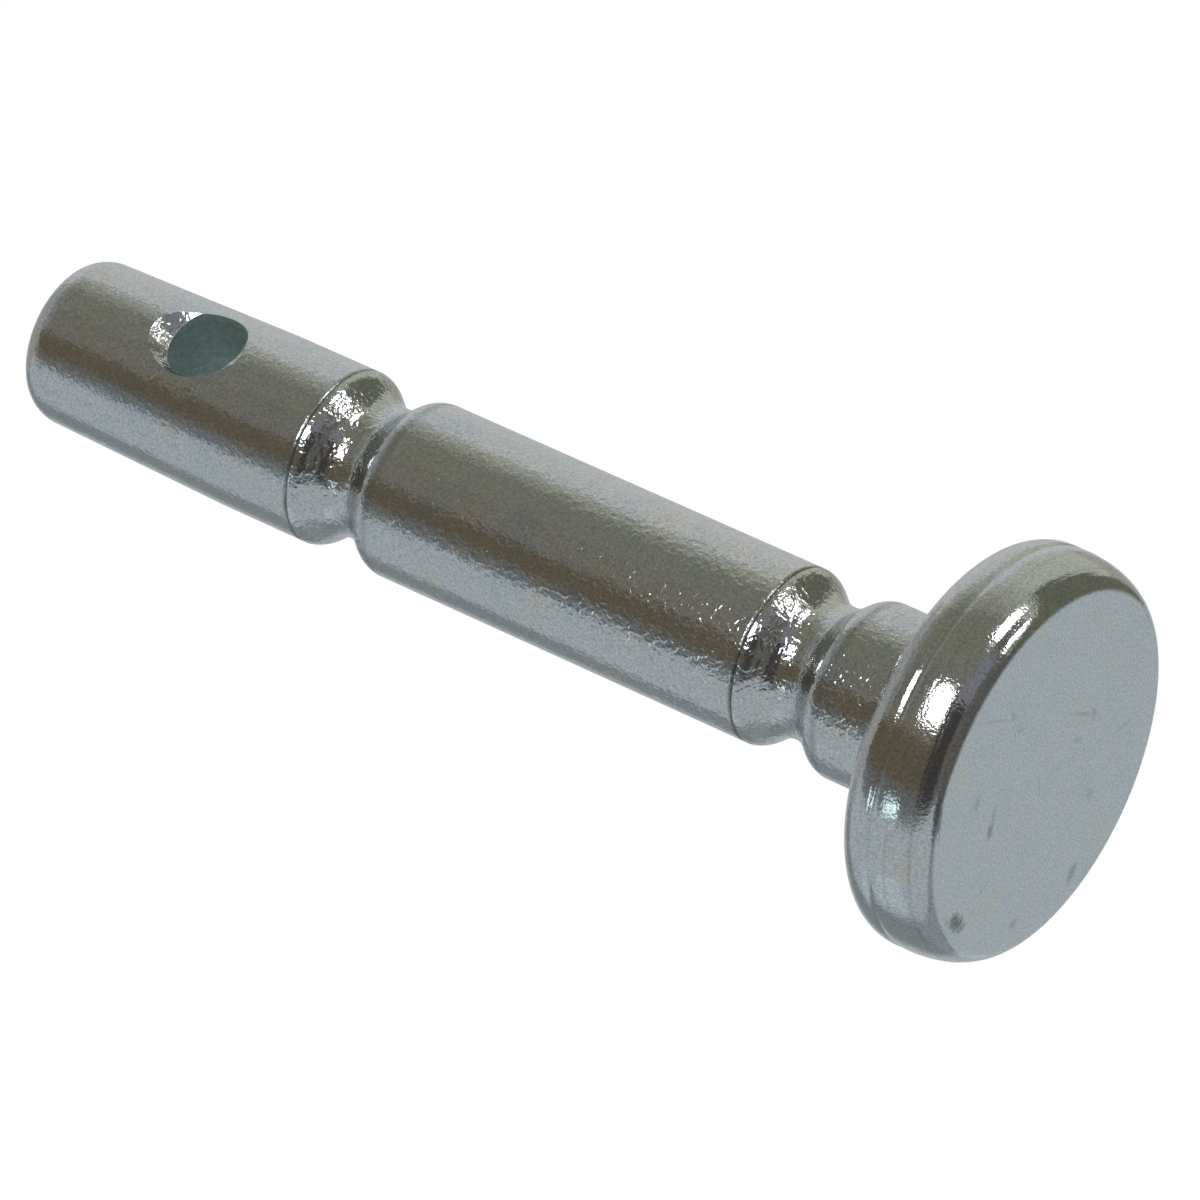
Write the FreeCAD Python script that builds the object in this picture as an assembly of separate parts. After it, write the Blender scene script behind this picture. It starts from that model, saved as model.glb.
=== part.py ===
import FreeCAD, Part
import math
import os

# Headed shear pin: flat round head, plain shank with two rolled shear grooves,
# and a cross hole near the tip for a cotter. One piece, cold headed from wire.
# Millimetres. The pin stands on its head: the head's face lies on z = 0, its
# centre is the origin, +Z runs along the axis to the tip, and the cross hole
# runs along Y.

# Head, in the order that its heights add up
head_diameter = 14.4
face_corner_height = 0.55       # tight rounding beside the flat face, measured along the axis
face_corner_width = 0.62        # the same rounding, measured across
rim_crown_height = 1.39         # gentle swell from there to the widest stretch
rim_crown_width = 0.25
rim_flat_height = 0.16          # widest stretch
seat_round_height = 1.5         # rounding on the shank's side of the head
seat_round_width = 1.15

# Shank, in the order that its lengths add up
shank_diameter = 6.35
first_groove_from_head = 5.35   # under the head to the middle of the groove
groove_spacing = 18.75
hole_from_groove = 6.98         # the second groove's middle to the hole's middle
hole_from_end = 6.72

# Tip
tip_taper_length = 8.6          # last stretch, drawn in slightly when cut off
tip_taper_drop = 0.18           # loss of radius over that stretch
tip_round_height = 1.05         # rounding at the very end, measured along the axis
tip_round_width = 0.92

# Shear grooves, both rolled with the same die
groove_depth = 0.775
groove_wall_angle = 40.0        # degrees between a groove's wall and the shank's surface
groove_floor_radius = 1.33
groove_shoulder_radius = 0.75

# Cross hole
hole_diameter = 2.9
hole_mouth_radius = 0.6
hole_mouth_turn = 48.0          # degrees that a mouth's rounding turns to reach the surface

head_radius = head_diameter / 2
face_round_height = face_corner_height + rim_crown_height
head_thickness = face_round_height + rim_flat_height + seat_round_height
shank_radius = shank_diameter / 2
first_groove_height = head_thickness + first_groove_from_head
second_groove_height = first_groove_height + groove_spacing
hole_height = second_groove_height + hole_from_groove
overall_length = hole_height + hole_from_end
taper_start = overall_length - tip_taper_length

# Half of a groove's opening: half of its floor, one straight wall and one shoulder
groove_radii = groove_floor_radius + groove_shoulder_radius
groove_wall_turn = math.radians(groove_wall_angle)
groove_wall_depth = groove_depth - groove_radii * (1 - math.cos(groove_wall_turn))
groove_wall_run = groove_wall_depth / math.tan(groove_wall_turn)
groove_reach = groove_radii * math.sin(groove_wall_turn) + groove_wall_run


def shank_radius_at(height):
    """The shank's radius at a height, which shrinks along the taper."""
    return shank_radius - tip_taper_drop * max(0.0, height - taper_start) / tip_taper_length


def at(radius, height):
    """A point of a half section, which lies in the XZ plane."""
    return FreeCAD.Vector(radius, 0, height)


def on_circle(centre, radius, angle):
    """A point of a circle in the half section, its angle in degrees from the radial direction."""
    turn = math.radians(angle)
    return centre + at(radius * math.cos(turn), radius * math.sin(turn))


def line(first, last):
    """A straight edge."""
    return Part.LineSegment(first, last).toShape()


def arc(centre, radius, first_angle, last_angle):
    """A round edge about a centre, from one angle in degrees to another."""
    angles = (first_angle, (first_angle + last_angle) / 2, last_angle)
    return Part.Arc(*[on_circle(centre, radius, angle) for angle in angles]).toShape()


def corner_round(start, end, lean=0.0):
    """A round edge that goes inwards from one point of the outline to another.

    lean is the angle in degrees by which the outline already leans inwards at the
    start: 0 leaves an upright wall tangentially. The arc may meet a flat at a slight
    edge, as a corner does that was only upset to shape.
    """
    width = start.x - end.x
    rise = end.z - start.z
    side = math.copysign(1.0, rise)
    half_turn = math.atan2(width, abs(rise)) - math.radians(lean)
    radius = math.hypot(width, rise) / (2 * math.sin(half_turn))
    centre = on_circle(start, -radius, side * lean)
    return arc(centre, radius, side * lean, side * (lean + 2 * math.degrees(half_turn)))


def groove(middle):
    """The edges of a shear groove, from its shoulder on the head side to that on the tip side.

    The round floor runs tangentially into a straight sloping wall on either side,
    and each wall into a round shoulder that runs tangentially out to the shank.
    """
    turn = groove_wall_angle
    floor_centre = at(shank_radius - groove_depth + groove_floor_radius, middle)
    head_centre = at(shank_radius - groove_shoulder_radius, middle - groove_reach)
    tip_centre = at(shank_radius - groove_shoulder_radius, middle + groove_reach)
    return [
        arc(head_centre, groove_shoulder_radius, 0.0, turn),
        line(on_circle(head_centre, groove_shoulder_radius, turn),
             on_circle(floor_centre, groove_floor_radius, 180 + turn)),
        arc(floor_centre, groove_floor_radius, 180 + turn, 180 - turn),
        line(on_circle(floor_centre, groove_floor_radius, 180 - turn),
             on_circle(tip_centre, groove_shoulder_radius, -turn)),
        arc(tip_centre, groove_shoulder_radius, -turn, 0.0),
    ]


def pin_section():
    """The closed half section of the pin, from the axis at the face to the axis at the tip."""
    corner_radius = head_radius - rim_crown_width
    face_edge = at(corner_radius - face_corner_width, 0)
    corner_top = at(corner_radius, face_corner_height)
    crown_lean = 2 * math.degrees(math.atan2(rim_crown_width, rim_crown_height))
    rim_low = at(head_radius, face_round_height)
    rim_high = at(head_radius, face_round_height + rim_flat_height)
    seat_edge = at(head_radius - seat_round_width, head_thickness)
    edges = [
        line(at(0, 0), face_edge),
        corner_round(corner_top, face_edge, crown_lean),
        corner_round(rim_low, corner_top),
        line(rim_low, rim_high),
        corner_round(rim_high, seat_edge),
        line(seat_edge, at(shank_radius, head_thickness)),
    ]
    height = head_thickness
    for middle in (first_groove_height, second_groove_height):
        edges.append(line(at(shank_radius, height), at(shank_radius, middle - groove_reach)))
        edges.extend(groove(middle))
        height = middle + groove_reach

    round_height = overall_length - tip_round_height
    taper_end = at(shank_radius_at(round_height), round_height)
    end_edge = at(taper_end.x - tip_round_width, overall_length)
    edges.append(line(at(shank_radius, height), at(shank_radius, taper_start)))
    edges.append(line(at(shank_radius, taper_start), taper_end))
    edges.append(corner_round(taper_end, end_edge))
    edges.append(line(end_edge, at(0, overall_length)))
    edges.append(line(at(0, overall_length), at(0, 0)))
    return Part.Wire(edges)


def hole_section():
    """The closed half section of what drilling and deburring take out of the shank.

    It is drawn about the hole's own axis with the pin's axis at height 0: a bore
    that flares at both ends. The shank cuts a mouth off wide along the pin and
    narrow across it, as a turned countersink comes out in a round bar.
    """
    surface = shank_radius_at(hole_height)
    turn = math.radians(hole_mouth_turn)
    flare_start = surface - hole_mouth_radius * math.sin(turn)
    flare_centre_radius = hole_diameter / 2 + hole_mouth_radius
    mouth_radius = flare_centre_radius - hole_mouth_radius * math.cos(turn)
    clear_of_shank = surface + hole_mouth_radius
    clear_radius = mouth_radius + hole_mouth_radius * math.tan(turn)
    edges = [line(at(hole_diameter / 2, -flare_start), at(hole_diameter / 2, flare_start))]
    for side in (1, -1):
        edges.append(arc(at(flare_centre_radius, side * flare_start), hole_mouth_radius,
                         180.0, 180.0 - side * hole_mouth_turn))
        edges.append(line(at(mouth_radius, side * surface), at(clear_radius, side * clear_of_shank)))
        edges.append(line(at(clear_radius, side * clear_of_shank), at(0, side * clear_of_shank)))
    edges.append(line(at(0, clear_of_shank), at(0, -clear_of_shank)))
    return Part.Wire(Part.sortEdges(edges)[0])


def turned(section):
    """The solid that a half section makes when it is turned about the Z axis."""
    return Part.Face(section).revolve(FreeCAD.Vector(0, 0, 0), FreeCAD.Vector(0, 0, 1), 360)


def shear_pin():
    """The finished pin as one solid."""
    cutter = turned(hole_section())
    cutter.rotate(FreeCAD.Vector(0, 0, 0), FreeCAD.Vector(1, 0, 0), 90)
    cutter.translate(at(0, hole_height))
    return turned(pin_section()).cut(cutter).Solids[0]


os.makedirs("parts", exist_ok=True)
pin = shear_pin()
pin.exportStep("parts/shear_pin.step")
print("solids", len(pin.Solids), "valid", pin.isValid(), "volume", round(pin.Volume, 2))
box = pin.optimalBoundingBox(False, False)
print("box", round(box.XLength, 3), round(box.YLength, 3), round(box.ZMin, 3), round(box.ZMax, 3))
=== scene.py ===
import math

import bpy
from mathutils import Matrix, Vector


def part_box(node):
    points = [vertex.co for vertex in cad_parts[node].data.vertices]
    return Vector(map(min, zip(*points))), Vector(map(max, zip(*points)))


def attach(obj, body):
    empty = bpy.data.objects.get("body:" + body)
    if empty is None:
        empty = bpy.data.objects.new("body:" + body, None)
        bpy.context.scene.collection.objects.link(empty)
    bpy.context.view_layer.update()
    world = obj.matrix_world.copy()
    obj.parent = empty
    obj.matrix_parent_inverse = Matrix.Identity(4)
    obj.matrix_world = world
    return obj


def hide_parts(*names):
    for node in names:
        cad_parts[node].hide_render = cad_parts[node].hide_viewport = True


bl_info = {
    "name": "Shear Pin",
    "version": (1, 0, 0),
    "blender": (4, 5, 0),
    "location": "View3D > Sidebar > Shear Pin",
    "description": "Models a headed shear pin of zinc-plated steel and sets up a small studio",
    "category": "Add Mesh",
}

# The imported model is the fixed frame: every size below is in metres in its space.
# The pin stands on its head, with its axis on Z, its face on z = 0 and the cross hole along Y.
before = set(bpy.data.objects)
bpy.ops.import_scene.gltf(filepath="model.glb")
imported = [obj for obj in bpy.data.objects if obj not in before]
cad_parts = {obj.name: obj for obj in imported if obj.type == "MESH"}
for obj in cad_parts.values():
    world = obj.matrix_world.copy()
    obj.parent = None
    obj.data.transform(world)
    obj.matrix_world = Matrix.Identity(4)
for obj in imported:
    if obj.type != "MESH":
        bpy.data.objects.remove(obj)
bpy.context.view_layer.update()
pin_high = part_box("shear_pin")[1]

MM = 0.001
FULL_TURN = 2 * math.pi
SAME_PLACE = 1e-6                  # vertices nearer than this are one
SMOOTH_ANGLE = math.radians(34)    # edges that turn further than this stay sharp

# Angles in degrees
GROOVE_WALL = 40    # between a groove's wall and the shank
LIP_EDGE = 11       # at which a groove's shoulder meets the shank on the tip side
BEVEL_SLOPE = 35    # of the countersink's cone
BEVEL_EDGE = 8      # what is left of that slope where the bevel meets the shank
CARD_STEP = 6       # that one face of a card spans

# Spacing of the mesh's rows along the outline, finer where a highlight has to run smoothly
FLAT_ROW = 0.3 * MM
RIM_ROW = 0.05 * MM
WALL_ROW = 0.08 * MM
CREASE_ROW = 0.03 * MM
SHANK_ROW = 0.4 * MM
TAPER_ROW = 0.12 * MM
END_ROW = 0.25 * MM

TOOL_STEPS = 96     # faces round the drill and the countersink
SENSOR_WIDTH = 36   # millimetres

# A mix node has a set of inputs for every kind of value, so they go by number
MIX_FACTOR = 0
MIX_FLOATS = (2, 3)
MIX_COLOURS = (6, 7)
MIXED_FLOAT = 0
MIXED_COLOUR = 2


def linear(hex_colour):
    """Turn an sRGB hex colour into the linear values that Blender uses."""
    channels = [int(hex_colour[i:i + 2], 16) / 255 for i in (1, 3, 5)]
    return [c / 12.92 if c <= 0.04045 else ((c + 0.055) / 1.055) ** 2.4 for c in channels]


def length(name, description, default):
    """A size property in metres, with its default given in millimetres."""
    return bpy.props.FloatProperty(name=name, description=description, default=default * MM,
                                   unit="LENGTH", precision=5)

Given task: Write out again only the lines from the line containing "box = pin.optimalBoundingBox(False, False)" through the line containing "bpy.context.scene.collection.objects.link(empty)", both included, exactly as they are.

The completed task:
box = pin.optimalBoundingBox(False, False)
print("box", round(box.XLength, 3), round(box.YLength, 3), round(box.ZMin, 3), round(box.ZMax, 3))
=== scene.py ===
import math

import bpy
from mathutils import Matrix, Vector


def part_box(node):
    points = [vertex.co for vertex in cad_parts[node].data.vertices]
    return Vector(map(min, zip(*points))), Vector(map(max, zip(*points)))


def attach(obj, body):
    empty = bpy.data.objects.get("body:" + body)
    if empty is None:
        empty = bpy.data.objects.new("body:" + body, None)
        bpy.context.scene.collection.objects.link(empty)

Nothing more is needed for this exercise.